Well, not everybody.
“I know people are trying to say that O’Malley looked flat, I think that’s the narrative that Dana was trying to push,” Dvalishvili’s friend and training partner, Aljamain Sterling, said on YouTube (transcribed by MMA Junkie). “If I’m being fair, if you look at his fights, his track record of all the guys he’s beaten, they were all punching bags for the most part. … I give credit where due.

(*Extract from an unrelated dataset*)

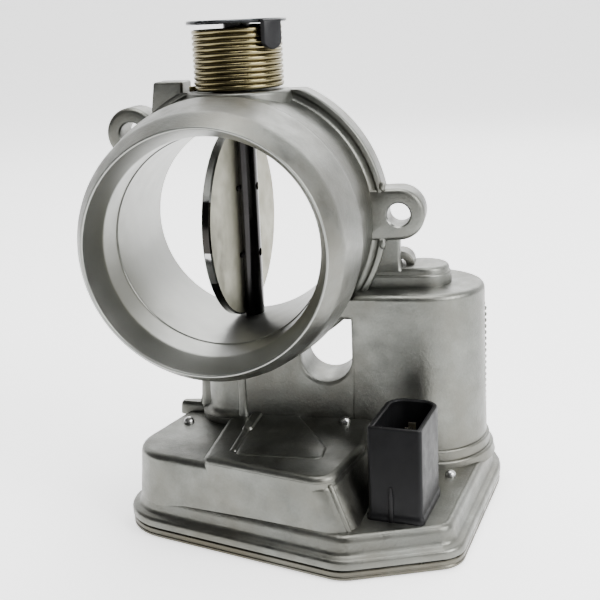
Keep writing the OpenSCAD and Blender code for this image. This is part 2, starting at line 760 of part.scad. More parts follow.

He was well prepared, but to say he looked flat makes no sense.”
“The opening bell when he’s coming out with those feints, those hip twitches that he does so well where he’s shaking off to the side, shaking off to the other side and then looking for those long strikes, he came out exactly like Conor McGregor did against Khabib (Nurmagomedov),” Sterling continued. “Now I gave Merab that same exact look, coming out with the fingers, long, trying to hit the feints and trying to go to the body, trying to go up top.”
O’Malley admits he “over-promised and under-delivered.”
“Merab finally got his fair shake, he got a fair fight, although O’Malley probably knew about the Sphere fight before Merab did and had more time to prepare,” Sterling said. “When they announced it for Merab from what I remember, they called him, it was exactly eight weeks. Now come on, once again we’re trying to put this ball in the court where he (Merab) has to now scramble around like, ‘Okay, I’m fighting here. I’ve got to get all these training partners, make sure everything is dialed in.”
Sterling was stopped by O’Malley at UFC 292 last summer in Boston and played a significant role in Dvalishvili’s preparations for UFC 306. Critics have since downplayed O’Malley’s brief title reign, suggesting his victory over “Funk Master” was simply a “fluke.”